### [Task details]
Each line should be copied exactly.

### [Material]
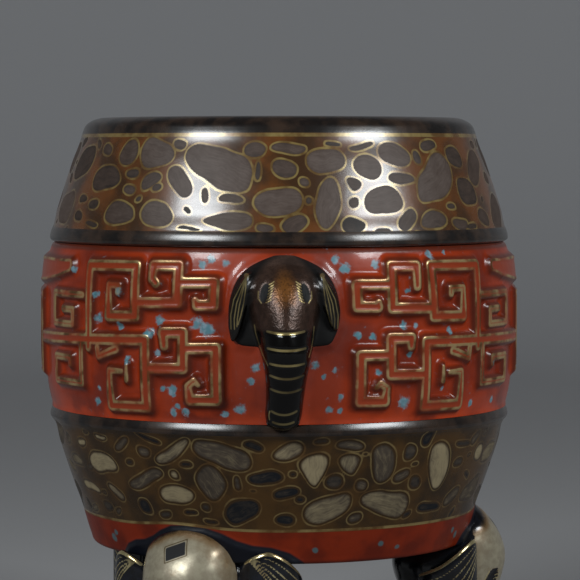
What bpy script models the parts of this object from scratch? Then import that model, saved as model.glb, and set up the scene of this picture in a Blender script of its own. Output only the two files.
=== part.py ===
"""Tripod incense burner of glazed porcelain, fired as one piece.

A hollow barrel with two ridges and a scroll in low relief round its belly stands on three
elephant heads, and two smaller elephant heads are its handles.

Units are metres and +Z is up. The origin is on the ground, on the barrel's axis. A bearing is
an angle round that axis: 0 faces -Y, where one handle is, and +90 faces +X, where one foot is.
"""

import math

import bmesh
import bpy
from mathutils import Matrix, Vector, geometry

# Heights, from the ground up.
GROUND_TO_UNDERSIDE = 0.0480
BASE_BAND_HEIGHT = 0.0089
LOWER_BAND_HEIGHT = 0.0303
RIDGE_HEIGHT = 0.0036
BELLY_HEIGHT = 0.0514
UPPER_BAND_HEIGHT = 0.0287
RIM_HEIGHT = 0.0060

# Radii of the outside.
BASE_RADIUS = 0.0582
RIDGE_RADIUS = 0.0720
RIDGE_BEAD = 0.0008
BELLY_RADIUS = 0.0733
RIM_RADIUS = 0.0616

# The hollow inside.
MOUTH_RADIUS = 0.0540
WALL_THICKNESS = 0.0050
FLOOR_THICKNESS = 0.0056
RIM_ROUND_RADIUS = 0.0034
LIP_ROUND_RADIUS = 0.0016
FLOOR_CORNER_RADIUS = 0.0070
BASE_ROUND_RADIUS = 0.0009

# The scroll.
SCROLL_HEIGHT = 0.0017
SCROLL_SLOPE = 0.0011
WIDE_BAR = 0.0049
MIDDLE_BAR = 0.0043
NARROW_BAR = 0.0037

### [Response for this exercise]
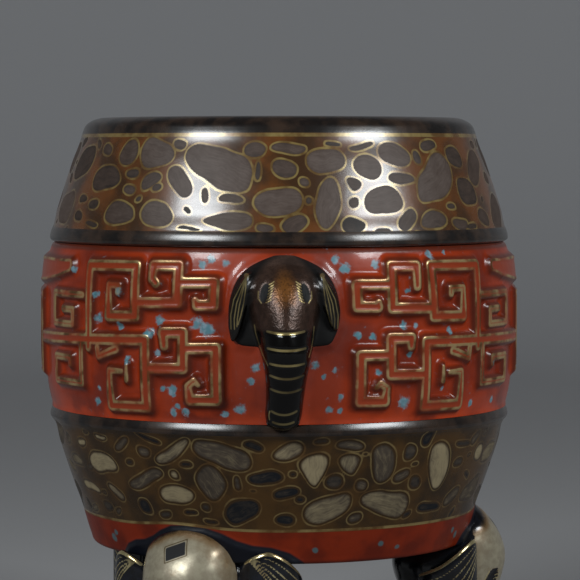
What bpy script models the parts of this object from scratch? Then import that model, saved as model.glb, and set up the scene of this picture in a Blender script of its own. Output only the two files.
=== part.py ===
"""Tripod incense burner of glazed porcelain, fired as one piece.

A hollow barrel with two ridges and a scroll in low relief round its belly stands on three
elephant heads, and two smaller elephant heads are its handles.

Units are metres and +Z is up. The origin is on the ground, on the barrel's axis. A bearing is
an angle round that axis: 0 faces -Y, where one handle is, and +90 faces +X, where one foot is.
"""

import math

import bmesh
import bpy
from mathutils import Matrix, Vector, geometry

# Heights, from the ground up.
GROUND_TO_UNDERSIDE = 0.0480
BASE_BAND_HEIGHT = 0.0089
LOWER_BAND_HEIGHT = 0.0303
RIDGE_HEIGHT = 0.0036
BELLY_HEIGHT = 0.0514
UPPER_BAND_HEIGHT = 0.0287
RIM_HEIGHT = 0.0060

# Radii of the outside.
BASE_RADIUS = 0.0582
RIDGE_RADIUS = 0.0720
RIDGE_BEAD = 0.0008
BELLY_RADIUS = 0.0733
RIM_RADIUS = 0.0616

# The hollow inside.
MOUTH_RADIUS = 0.0540
WALL_THICKNESS = 0.0050
FLOOR_THICKNESS = 0.0056
RIM_ROUND_RADIUS = 0.0034
LIP_ROUND_RADIUS = 0.0016
FLOOR_CORNER_RADIUS = 0.0070
BASE_ROUND_RADIUS = 0.0009

# The scroll.
SCROLL_HEIGHT = 0.0017
SCROLL_SLOPE = 0.0011
WIDE_BAR = 0.0049
MIDDLE_BAR = 0.0043
NARROW_BAR = 0.0037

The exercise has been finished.